### Requirements
Extract from the entries below, exactly as given, only the lines from the line containing "addNode('pot', makePot(), 'pot');" to the line containing "for node in", both lines included.
#### Supplied material ####
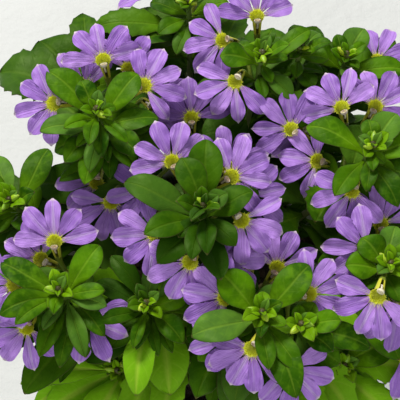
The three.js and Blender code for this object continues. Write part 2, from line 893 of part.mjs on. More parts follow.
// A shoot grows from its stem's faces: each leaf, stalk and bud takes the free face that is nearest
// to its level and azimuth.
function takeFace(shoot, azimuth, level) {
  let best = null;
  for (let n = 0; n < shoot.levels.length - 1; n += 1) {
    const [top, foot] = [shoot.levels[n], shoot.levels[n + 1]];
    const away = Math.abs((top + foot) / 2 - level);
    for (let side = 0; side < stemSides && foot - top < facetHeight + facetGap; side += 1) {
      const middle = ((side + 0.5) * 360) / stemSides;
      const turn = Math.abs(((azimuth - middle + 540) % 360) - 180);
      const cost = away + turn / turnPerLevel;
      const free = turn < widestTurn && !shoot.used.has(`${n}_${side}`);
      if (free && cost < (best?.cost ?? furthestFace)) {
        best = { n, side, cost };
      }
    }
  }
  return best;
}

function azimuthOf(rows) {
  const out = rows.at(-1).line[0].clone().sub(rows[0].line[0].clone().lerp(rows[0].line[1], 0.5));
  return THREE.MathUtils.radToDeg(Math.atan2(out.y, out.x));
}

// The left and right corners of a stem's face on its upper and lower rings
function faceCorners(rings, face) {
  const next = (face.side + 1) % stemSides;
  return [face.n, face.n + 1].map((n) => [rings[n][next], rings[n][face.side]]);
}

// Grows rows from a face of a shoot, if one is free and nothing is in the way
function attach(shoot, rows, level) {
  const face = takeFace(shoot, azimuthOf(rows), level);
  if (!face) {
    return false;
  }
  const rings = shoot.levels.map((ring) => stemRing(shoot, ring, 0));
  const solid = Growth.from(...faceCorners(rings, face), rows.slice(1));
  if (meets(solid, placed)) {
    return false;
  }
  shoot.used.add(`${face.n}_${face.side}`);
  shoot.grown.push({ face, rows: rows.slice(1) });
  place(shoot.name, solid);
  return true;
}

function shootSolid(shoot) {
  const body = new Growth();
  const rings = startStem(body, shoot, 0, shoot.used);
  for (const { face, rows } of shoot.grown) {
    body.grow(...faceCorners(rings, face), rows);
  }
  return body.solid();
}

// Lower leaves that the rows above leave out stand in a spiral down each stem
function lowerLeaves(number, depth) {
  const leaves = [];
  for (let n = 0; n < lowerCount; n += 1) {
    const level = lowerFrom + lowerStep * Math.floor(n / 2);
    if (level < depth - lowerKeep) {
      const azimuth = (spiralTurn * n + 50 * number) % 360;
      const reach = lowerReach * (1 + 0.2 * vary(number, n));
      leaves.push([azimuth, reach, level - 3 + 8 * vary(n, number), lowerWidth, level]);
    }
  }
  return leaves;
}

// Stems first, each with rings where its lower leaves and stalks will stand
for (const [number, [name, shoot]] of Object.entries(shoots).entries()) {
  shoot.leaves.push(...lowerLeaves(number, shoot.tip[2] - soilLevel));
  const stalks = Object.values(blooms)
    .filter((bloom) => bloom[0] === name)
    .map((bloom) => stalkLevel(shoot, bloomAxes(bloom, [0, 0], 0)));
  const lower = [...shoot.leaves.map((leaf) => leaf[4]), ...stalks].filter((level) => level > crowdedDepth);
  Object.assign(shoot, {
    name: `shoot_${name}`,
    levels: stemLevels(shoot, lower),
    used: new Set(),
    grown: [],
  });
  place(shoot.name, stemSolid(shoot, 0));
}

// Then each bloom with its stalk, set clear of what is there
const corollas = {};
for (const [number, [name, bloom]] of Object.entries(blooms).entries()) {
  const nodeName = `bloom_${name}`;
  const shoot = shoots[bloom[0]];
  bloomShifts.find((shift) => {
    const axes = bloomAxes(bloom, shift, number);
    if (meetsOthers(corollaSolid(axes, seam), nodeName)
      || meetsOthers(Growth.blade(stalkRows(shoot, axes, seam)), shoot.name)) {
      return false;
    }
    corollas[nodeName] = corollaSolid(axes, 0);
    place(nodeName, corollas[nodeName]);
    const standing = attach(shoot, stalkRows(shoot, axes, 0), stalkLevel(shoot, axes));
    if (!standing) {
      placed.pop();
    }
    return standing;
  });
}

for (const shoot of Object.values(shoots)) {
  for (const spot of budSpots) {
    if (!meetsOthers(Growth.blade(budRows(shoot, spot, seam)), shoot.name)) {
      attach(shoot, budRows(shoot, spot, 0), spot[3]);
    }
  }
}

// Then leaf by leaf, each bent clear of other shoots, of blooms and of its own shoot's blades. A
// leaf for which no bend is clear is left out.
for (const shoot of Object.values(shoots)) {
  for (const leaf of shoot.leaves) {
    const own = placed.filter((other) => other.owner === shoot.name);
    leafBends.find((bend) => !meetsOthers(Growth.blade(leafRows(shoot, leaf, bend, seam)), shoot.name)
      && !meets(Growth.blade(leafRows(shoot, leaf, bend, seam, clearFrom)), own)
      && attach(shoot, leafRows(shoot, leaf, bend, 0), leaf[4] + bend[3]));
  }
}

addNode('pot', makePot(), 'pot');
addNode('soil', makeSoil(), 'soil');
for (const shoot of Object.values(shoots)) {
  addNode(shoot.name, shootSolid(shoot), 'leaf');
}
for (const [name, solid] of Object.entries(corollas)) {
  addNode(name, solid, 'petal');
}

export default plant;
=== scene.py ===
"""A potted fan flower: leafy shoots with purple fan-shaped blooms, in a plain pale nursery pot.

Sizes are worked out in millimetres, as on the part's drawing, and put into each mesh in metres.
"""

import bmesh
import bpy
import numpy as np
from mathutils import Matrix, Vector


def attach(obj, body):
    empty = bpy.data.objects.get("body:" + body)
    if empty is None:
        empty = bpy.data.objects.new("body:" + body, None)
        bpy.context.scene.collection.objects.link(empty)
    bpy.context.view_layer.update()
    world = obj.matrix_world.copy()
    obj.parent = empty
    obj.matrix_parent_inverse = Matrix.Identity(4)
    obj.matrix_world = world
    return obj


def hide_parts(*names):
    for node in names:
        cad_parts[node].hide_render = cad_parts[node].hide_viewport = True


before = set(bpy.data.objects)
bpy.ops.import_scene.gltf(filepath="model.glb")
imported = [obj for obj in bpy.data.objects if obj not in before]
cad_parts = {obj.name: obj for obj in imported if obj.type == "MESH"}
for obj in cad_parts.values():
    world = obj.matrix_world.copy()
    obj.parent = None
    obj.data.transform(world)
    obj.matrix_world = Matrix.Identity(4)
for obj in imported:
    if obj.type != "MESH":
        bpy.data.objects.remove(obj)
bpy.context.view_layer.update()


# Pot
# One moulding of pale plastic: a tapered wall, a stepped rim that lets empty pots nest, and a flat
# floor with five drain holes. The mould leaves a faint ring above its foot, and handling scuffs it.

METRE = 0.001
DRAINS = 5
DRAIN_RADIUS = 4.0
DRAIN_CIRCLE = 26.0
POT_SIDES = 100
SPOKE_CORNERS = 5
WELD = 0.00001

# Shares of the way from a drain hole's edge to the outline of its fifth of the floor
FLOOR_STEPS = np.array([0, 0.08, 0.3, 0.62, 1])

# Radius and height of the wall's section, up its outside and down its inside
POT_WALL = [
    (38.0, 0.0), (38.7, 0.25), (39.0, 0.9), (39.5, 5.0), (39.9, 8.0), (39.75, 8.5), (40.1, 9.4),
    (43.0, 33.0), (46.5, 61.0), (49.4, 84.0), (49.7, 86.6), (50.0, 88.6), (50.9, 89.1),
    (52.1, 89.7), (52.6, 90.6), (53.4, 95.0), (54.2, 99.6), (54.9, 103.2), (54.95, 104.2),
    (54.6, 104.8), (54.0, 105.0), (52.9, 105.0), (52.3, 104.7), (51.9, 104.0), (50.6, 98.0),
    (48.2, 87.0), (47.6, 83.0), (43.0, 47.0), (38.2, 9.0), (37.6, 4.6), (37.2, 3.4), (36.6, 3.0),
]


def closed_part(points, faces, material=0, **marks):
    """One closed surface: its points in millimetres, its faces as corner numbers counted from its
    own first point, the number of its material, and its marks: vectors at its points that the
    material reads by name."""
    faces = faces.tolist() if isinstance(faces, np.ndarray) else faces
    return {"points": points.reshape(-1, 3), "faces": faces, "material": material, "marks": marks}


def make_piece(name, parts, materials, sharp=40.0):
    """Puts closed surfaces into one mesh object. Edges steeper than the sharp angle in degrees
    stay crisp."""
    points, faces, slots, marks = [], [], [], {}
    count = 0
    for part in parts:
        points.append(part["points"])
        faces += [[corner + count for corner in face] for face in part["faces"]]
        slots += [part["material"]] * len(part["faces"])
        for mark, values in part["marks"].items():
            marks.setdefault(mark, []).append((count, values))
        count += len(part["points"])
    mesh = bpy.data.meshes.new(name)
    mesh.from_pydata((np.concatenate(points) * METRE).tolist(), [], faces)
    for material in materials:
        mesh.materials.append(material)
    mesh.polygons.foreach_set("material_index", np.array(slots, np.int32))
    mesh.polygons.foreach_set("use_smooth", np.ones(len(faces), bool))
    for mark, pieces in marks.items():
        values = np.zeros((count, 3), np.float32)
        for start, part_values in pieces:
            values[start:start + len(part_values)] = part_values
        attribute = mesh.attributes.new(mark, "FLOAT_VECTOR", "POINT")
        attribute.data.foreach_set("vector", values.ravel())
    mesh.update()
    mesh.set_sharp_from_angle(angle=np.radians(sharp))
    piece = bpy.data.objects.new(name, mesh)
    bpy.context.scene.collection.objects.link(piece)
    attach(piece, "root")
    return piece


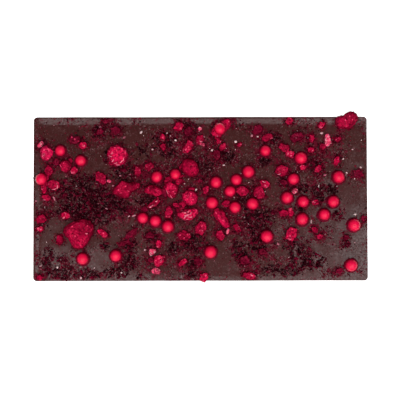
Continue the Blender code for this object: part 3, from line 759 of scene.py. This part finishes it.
####
### Problem solution
addNode('pot', makePot(), 'pot');
addNode('soil', makeSoil(), 'soil');
for (const shoot of Object.values(shoots)) {
  addNode(shoot.name, shootSolid(shoot), 'leaf');
}
for (const [name, solid] of Object.entries(corollas)) {
  addNode(name, solid, 'petal');
}

export default plant;
=== scene.py ===
"""A potted fan flower: leafy shoots with purple fan-shaped blooms, in a plain pale nursery pot.

Sizes are worked out in millimetres, as on the part's drawing, and put into each mesh in metres.
"""

import bmesh
import bpy
import numpy as np
from mathutils import Matrix, Vector


def attach(obj, body):
    empty = bpy.data.objects.get("body:" + body)
    if empty is None:
        empty = bpy.data.objects.new("body:" + body, None)
        bpy.context.scene.collection.objects.link(empty)
    bpy.context.view_layer.update()
    world = obj.matrix_world.copy()
    obj.parent = empty
    obj.matrix_parent_inverse = Matrix.Identity(4)
    obj.matrix_world = world
    return obj


def hide_parts(*names):
    for node in names:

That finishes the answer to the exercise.